Only five known copies of the Gettysburg Address bear Abraham Lincoln’s handwriting. One sits beneath the Abraham Lincoln Presidential Library and Museum in Springfield, Ill., for much of the year, in a vault where the humidity and temperature are tightly controlled.

But on June 15, 2018, those two weathered pages could be found in Glenn Beck’s office.

“Are they requiring you wear gloves?” Mr. Beck, the conservative radio host, asked an archivist who worked for a museum run by his charity, Mercury One. “That’s so stupid.”

Mr. Beck joked to the archivist about spilling chocolate sauce on the framed papers as he sat next to a black box containing the document, which has been valued at $20 million.

“You don’t get another one at Home Depot,” Mr. Beck said in a live Facebook video.

It turns out that the document memorializing Lincoln’s famous speech on Nov. 19, 1863, never should have been sent to the Mercury Museum in Irving, Texas, according to a report by a government watchdog released on Friday.

Illinois investigators said the presidential library’s former executive director, Alan Lowe, had rushed to lend the document to Mr. Beck on less than two weeks’ notice, calling it an unusual and risky move that put the artifact in danger. They also faulted Mr. Lowe and the museum’s former chief operating officer for letting Mr. Beck’s charity pay for their plane tickets and hotel stays in Texas when they traveled to the Mercury Museum.

The former chief operating officer, Michael Little, took a job with Mercury One months after the document was displayed in a pop-up exhibit themed “Rights and Responsibilities.” Mr. Lowe joined an advisory board for the organization, though he said he was not paid and had decided to resign, according to the report from the Illinois Office of Executive Inspector General.

Gov. J.B. Pritzker of Illinois fired Mr. Lowe in September, shortly after receiving the inspector general report, which recommended the firing. Mr. Lowe, Mr. Beck and Mercury One did not respond to requests for comment on Saturday.

The report describes how the museum’s staff felt rushed by Mr. Lowe to ship the document to Texas on an accelerated timeline that Carla Smith, the registrar of the Lincoln museum, told investigators was “ridiculous.”

The museum has lent the document only twice before, and in those situations it had months to prepare. This time, the timeline was so compressed that Mercury One sent its certification of insurance minutes before FedEx shippers arrived to pick up the document, Ms. Smith told investigators.

The report’s authors said Mr. Lowe had violated at least two policies of the state’s Historic Preservation Agency: one that expressly banned loans of the Gettysburg Address and another that required loan requests to be submitted six months in advance. Mr.
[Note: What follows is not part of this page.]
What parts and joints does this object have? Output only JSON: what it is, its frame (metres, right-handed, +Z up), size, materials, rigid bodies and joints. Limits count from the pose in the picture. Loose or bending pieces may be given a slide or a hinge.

Lowe told investigators he thought the museum was not bound by those rules after 2017, when it became an independent state agency, but investigators dismissed that claim.

The Lincoln museum’s copy of the Gettysburg Address was safely returned last year and is on display until Dec. 2. To avoid damaging the document in the light, the museum usually takes it out of the vault for only a few weeks each year, around the anniversary of the speech.

“The people of Illinois are fortunate that the Gettysburg Address and other artifacts ultimately returned safely” to the museum, the report said.

Lincoln delivered the short speech in Gettysburg, Pa., where the Union Army had won one of the Civil War’s most important battles months earlier. In the address for the dedication of the Gettysburg National Cemetery, Lincoln extolled the virtues of the nation and those who had fought there. He said it was up to the living to continue their “unfinished work.”

The Lincoln museum has had its copy of the Gettysburg Address, known as the Everett copy, for about 75 years. It is named after Edward Everett, a politician who delivered a speech before Lincoln’s that has mostly been forgotten. Illinois schoolchildren collected pennies to raise most of the $60,000 the state needed to buy the document in 1944, according to Bob Willard, the president of the Abraham Lincoln Association.

Mr. Willard said he personally hoped the controversial loan would be a reminder that institutions should “take increased devotion to the important role they have of safeguarding our national treasures.”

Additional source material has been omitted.